Magnetoresistive random access memory (MRAM) utilizes magnetic tunnel junctions (MTJs) to store digital information. FIG. 1, for example, shows a typical MTJ 100. The MTJ is formed on a substrate 110 and comprises a bottom metal layer 120, a dielectric layer 130 and a top metal layer 140. Each of the metal layers is ferromagnetic and has an associated magnetic orientation. The bottom metal layer has a magnetic orientation which is fixed in given direction while the top metal layer is allowed to switch between two preferred orientations when exposed to an applied magnetic field. Writing digital information to the MTJ comprises applying a magnetic field to the MTJ in order to switch the magnetic orientation of the top metal layer between these two preferred directions.
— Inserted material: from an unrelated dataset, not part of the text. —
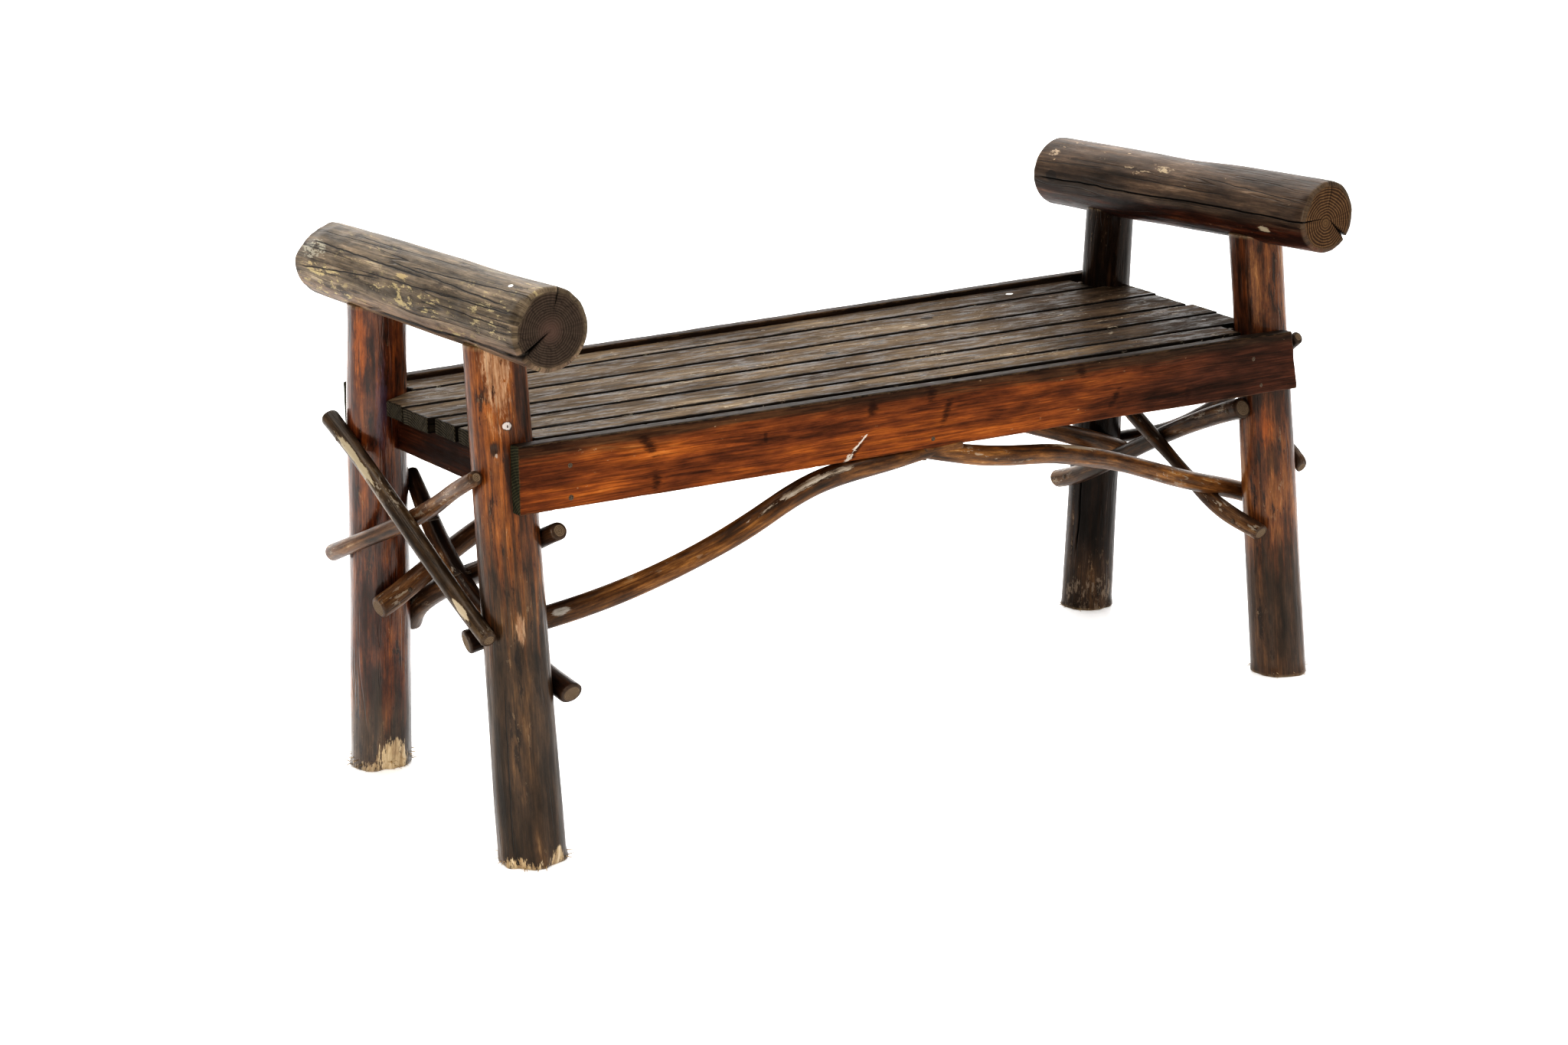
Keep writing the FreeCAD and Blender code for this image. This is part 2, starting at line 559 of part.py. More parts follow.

In order to read the MTJ 100, electrons are made to tunnel through the dielectric layer 130 by applying a voltage to the MTJ and determining the electrical resistance of the dielectric layer. The resistance of the dielectric layer, in turn, depends on the relative magnetic orientations of the adjacent metal layers 120, 140. The resistance of the dielectric layer is relatively low when the magnetic orientations of the metal layers point in substantially the same direction. In contrast, the resistance of the dielectric layer is relatively high when the magnetic orientations of the metal layers point in opposite directions. The relative change in resistance is termed magnetoresistance (MR), and is expressed as a percentage change with respect to the lower resistance value.
It is often advantageous for a design or process engineer to electrically characterize an MTJ film stack in wafer form before the film stack is further processed into discrete MTJ devices like the MTJ 100. Conventional techniques for characterizing MTJ film stacks in wafer form, however, typically require extensive processing of the semiconductor wafer in order to measure a few characteristics of the MTJ film stack. For instance, it is often necessary to attach external leads to various metal layers in the MTJ film stack. This processing is time consuming, complex and can ruin devices. In addition, even if the additional processing creates suitable devices for test, it is frequently unclear whether the resultant measurements have been influenced by the added processing and structures. In other words, it is unclear as to whether the measurements are a function of the MTJ film stack itself, the processing that creates additional structures needed to make the measurements, the additional structures, or some combination thereof.
Fortunately, U.S. Pat. No. 6,927,569, co-invented by the inventor of the present invention and entitled “Techniques for Electrically Characterizing Tunnel Junction Film Stacks with Little or No Processing,” provides methods for characterizing some kinds of MTJ film stacks without the need for extensive additional processing. These techniques utilize, in part, resistance measurements made via a multi-point probe apparatus capable of making voltage and current measurements with variable probe spacings. Advantageously, the sheet resistances of various constituent metal layers and the MR of the MTJ film stack's dielectric layer can be readily determined by these techniques.
Nevertheless, recently, it has become increasingly more popular to form MTJs with more than one dielectric layer. FIG. 2, for example, shows an illustration of a two-dielectric-layer MTJ 200. This MTJ is formed on a substrate 210 and comprises a bottom metal layer 220, a bottom dielectric layer 230, a middle metal layer 240, a top dielectric layer 250 and a top metal layer 260. As is typical in these types of devices, the top dielectric layer serves as a barrier for the interdiffusion of metallic elements while the bottom dielectric layer acts as the barrier layer wherein the magnetoresistance effects occur. It is, therefore, desirable to determine the MR for this bottom dielectric layer. Unfortunately, because of the presence of the second dielectric layer, the methods provided in the above-cited patent cannot be used. Consequently, the need exists for new techniques and apparatus that allow an MTJ film stack with two dielectric layers to be electrically characterized without requiring additional processing.